В фильме есть обобщенные образы, уходящие от сюжета и быта. Вот мать хочет помолиться перед иконой, но рука не заканчивается крестного знамения: в душе вместо веры — голос Павла, называющий мать родною по духу. И Ниловна навсегда отворачивается от бога. ‹…› бытовое действие сменяется символическим, трехмерное изображение почти силуэтным, рассуждающий закадровый голос Павла — оркестровой музыкой. Хлопает дверь, сама собою гаснет лампада.
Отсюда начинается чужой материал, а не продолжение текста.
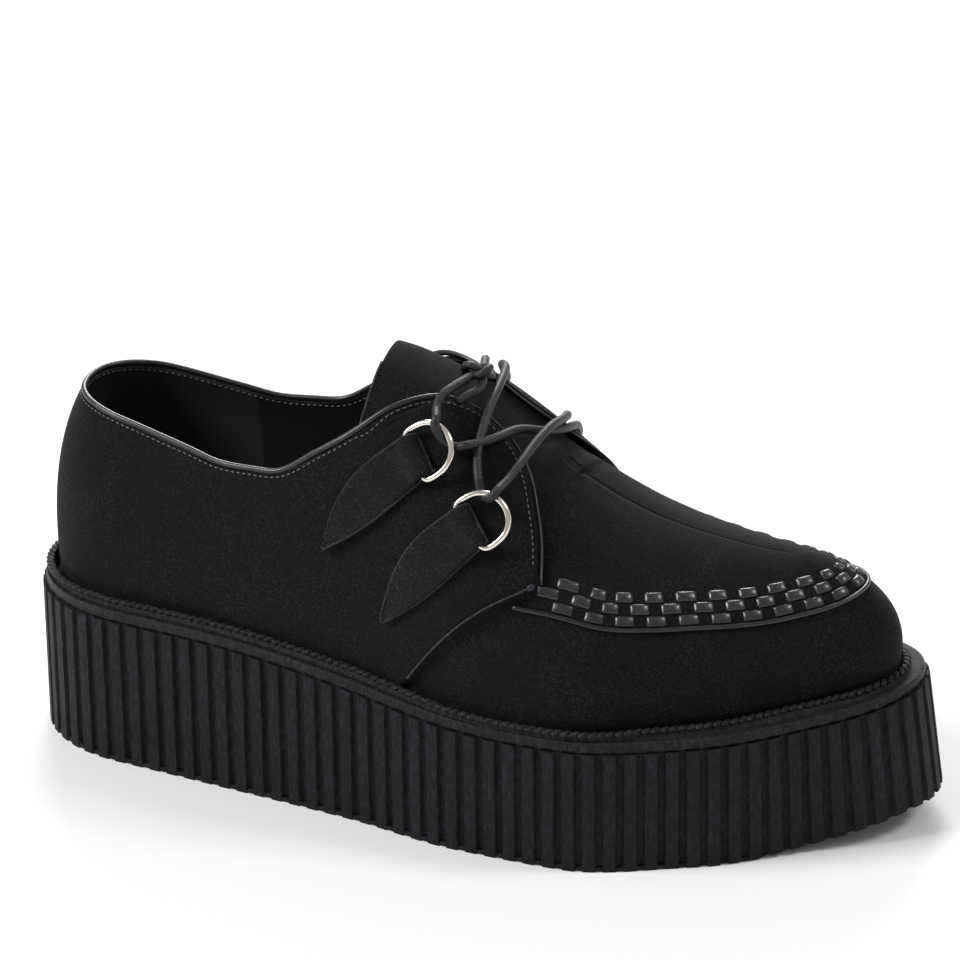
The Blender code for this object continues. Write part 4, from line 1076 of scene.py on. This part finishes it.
# Welt: a strip of harder rubber cemented round the top of the sole, with a ridge of slanted cord
# stitches against the upper.
WELT_COLOUR, WELT_PALE = (0.0030, 0.0034, 0.0040), (0.030, 0.033, 0.038)
CORD_COLOUR, CORD_PALE = (0.0060, 0.0066, 0.0074), (0.052, 0.055, 0.060)
WELT_RUBBER = rubber_material("welt_rubber", WELT_COLOUR, WELT_PALE, 0.44)
WELT_CORD = rubber_material("welt_stitching", CORD_COLOUR, CORD_PALE, 0.34)
CREST_SPACING = 0.0062
WELT_BEAD_PITCH = 0.0029
WELT_BEAD = (0.0046, 0.0023, 0.0019)
WELT_SLANT = radians(34)

welt = copy_of("welt", "welt_strip", WELT_RUBBER, radians(60), 2, 0.5)
kept(welt, "welt_rubber", "welt")

bm = merged("welt")
points = [v.co.copy() for v in bm.verts]
bm.free()
crest = []
for p in points:
    near = [q for q in points if (q.xy - p.xy).length < CREST_SPACING]
    if p.z >= max(q.z for q in near) - SAME_SPOT:
        crest.append(p)
crest.sort(key=lambda p: np.arctan2(p.y, p.x))
crest_path = smooth_path(crest, WELT_BEAD_PITCH, closed=True)
places = []
for i, spot in enumerate(crest_path):
    way = (crest_path[(i + 1) % len(crest_path)] - crest_path[i - 1]).normalized()
    upward = Vector((0.0, 0.0, 1.0))
    side = upward.cross(way)
    places.append((spot, way * cos(WELT_SLANT) + side * sin(WELT_SLANT), upward))
ridge = beads("welt_ridge_stitching", places, WELT_BEAD, WELT_CORD)
kept(ridge, "welt_rubber")


# Insole: a thin pale sock of pigskin, glued in over the sole. It shows through the collar.
# It is the solid's own shape, with the skin's pores.
SOCK_COLOUR = (0.62, 0.58, 0.50)
SOCK_PORES = 1400.0


def sock_material():
    made, tree, shader = principled("pale_sock", SOCK_COLOUR, 0.75)
    coords = node(tree, "TexCoord", {}).outputs["Object"]
    pores = node(tree, "TexVoronoi", {"Vector": coords, "Scale": SOCK_PORES})
    embossed(tree, shader, pores.outputs[0], 0.2, 0.0002)
    return made


SOCK = sock_material()
insole = copy_of("insole", "insole_sock", SOCK, radians(50), 0)
kept(insole, "insole_lining", "insole")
Мать восходит на высокий берег Волги, под необъятное небо, в котором парит гордый сокол... Авторы фильма немедленно приводят сюда друзей Павла, которые заводят вполне деловой разговор о переезде матери в город, что тут же иллюстрируется бытовой картинкой ‹…›. Естественно, что подобная смесь символики с бытовизмом выглядит неправомерной.
Показательно, что заключительные кадры воспоминаний сюжетно очень близки к повести, но стилистически они иные: у автора все реально, нет натужной приподнятости, изображение
Не то у Донского. Особый способ съемки превращает молодую женщину в некий аллегорический образ: на высоком берегу Волги сидит Мать и баюкает Дитя, между тем как полнеба занято огромным пылающим диском Солнца. В следующем кадре — колоссальное, во весь экран лицо Матери, освещенное неестественным светом, залитое слезами, взывающее к нашей жалости.
В картине заняты талантливые актеры ‹…›. В их игре немало сильного, впечатляющего. В. Марецкая особенно хороша в эпизоде раздачи листовок. Однако из образов Павла и его матери ушли многогранность и полнота человеческого существования, раскрытые в романе.
Верность Горькому в фильме М. Донского, подчеркнуто противопоставленная «своеволию» Пудовкина — Зархи, оказалась по преимуществу внешней. Вместо цельности и динамизма пудовкинской картины, неудержимо мощного потока образов, которому невозможно сопротивляться, получилась раздробленность; вместо сурового до аскетизма стиля — размельченная цветастость. Патетика уступила место резонерству, драма — веренице разрозненных иллюстраций. ‹…› зрителям трудно полюбить героев картины, зажечься революционным пафосом Горького.
Шнейдерман И. Образы Горького на экране // Литература и кино. М.—Л.: Просвещение, 1965.